Asked if he was optimistic about progress toward Gross' release, Flake, a member of the Senate Foreign Relations Committee, told reporters, “I do feel we are closer there.”

“One, because of what Alan Gross has said himself. This is going to end one way or another. We've gone on five years and I think any benefit that the Cuban government may have seen (from holding him) has to have evaporated by now,” Flake said.

Gross has vowed not to spend his birthday next May in jail, threatening to end his own life, his wife and lawyer say.

However, Flake gave no indication the United States and Cuba were any closer to entering talks about Gross.

The United States has repeatedly called for Gross' release but rejected Cuban offers to enter talks that would link Gross to the cases of three Cuban agents serving long prison terms in the United States for spying on Cuban exile groups in Florida.

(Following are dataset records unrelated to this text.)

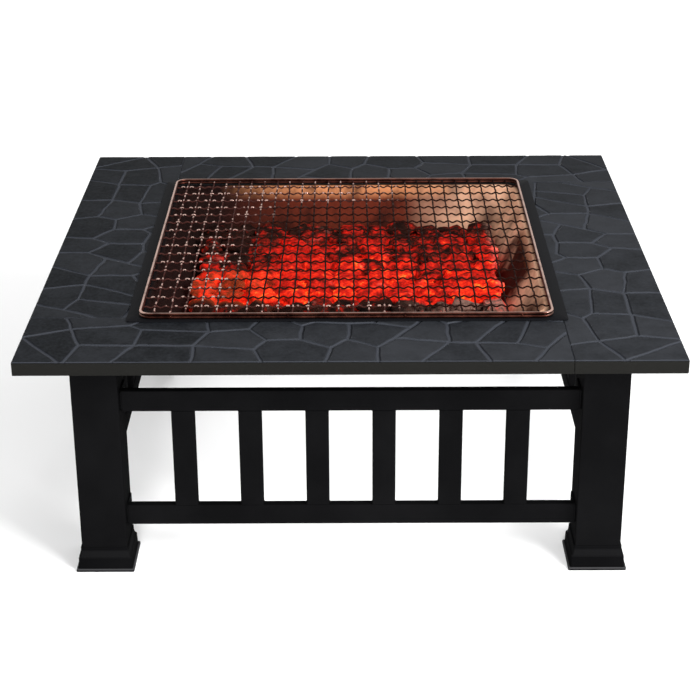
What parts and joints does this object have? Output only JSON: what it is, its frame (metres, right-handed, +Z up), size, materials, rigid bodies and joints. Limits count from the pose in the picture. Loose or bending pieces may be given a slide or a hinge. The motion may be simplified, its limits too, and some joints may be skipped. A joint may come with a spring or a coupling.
{
  "type": "fire pit with grate",
  "caption": "Square steel fire pit table with a stone-patterned top, slatted sides, a hanging fire bowl, a charcoal grate and a woven cooking grate.",
  "frame": {"origin": "on the ground, under the centre of the table", "axes": "+Z up; +X to the right and -Y towards the viewer; the table is square, so its four sides are alike"},
  "size_m": [0.813, 0.813, 0.3309],
  "materials": {
    "stone_coat": "satin powder coat over a pressed slate pattern",
    "frame_coat": "satin black",
    "foot_coat": "satin black",
    "bracket_coat": "satin black",
    "fastener_steel": "zinc plated",
    "bowl_enamel": "heat-resistant matt black",
    "charcoal_grate_steel": "heat-darkened",
    "charcoal": "burning charcoal",
    "copper_wire": "copper-plated wire"
  },
  "bodies": {
    "table": {"tabletop_front": "stone_coat", "tabletop_right": "stone_coat", "tabletop_back": "stone_coat", "tabletop_left": "stone_coat", "leg_front_left": "frame_coat", "leg_front_right": "frame_coat", "leg_back_right": "frame_coat", "leg_back_left": "frame_coat", "foot_front_left": "foot_coat", "foot_front_right": "foot_coat", "foot_back_right": "foot_coat", "foot_back_left": "foot_coat", "corner_bracket_front_left": "bracket_coat", "corner_bracket_front_right": "bracket_coat", "corner_bracket_back_right": "bracket_coat", "corner_bracket_back_left": "bracket_coat", "leg_top_plates": "bracket_coat", "front_top_rail": "frame_coat", "right_top_rail": "frame_coat", "back_top_rail": "frame_coat", "left_top_rail": "frame_coat", "front_bottom_rail": "frame_coat", "right_bottom_rail": "frame_coat", "back_bottom_rail": "frame_coat", "left_bottom_rail": "frame_coat", "front_slats": "frame_coat", "right_slats": "frame_coat", "back_slats": "frame_coat", "left_slats": "frame_coat", "rail_bolts": "fastener_steel", "rail_nuts": "fastener_steel", "tabletop_bolts": "fastener_steel", "tabletop_nuts": "fastener_steel", "leg_bolts": "fastener_steel"},
    "bowl": {"fire_bowl": "bowl_enamel"},
    "charcoal_grate": {"charcoal_grate_frame": "charcoal_grate_steel", "charcoal_grate_rods": "charcoal_grate_steel", "charcoal_grate_feet": "charcoal_grate_steel", "charcoal": "charcoal"},
    "cooking_grate": {"grate_bottom_rim": "copper_wire", "grate_top_rim": "copper_wire", "grate_long_wires": "copper_wire", "grate_cross_wires": "copper_wire"}
  },
  "joints": [
    {"name": "bowl_lift", "type": "slide", "parent": "table", "child": "bowl", "axis": [0, 0, 1], "range_m": [0, 0.2]},
    {"name": "charcoal_grate_lift", "type": "slide", "parent": "bowl", "child": "charcoal_grate", "axis": [0, 0, 1], "range_m": [0, 0.2]},
    {"name": "cooking_grate_lift", "type": "slide", "parent": "charcoal_grate", "child": "cooking_grate", "axis": [0, 0, 1], "range_m": [0, 0.2]}
  ]
}
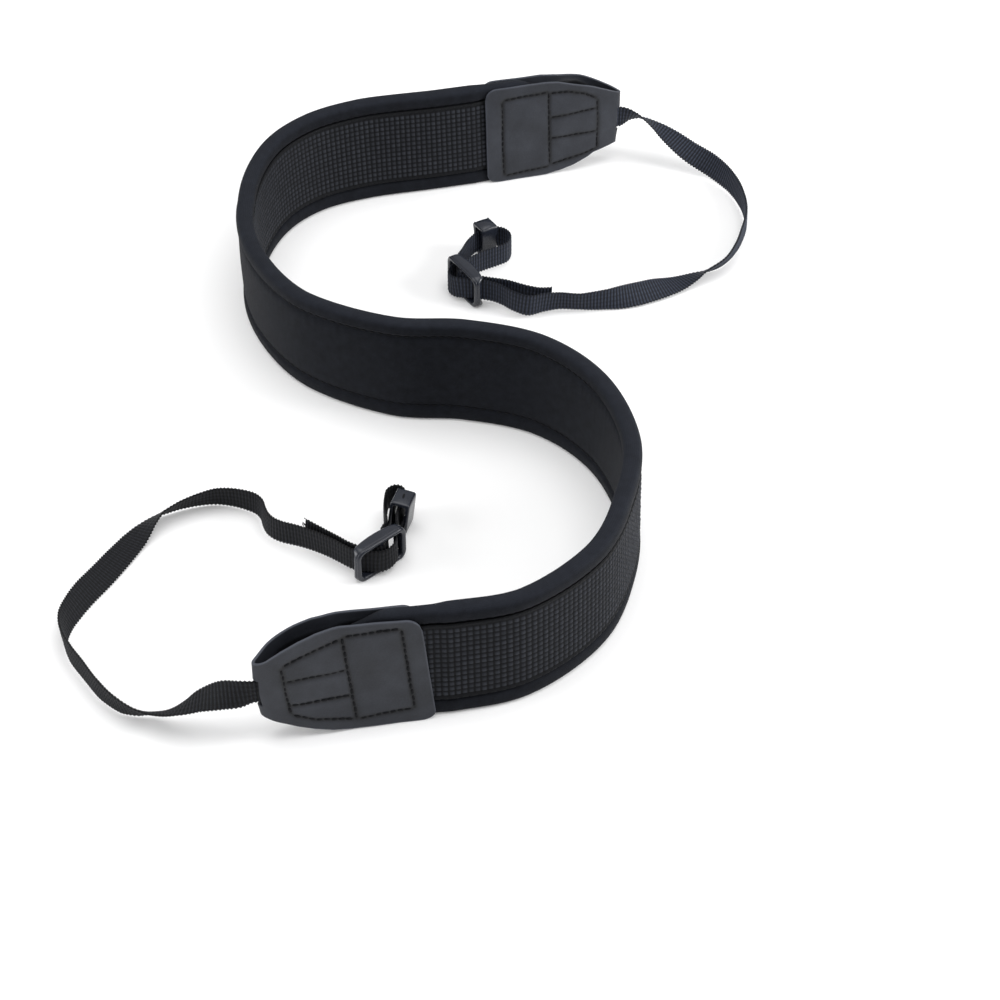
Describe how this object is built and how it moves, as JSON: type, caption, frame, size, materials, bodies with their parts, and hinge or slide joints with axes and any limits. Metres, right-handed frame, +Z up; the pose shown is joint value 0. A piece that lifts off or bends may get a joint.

Once a plump 254 pounds (115 kg), Gross has lost more than 100 pounds (45 kg), developed severe hip pain and lost most of the vision in his right eye, lawyer Scott Gilbert, has said.

Gross' wife, Judy, has blamed U.S. President Barack Obama for failing to do enough to secure Gross' release.

Flake has long advocated that the United States end its 52-year-old economic embargo of Cuba and normalize relations. His influence may grow in January when the Republicans formally take over the majority in the U.S. Senate from the Democrats.

Udall also supports normalizing relations to create better business opportunities for U.S. companies.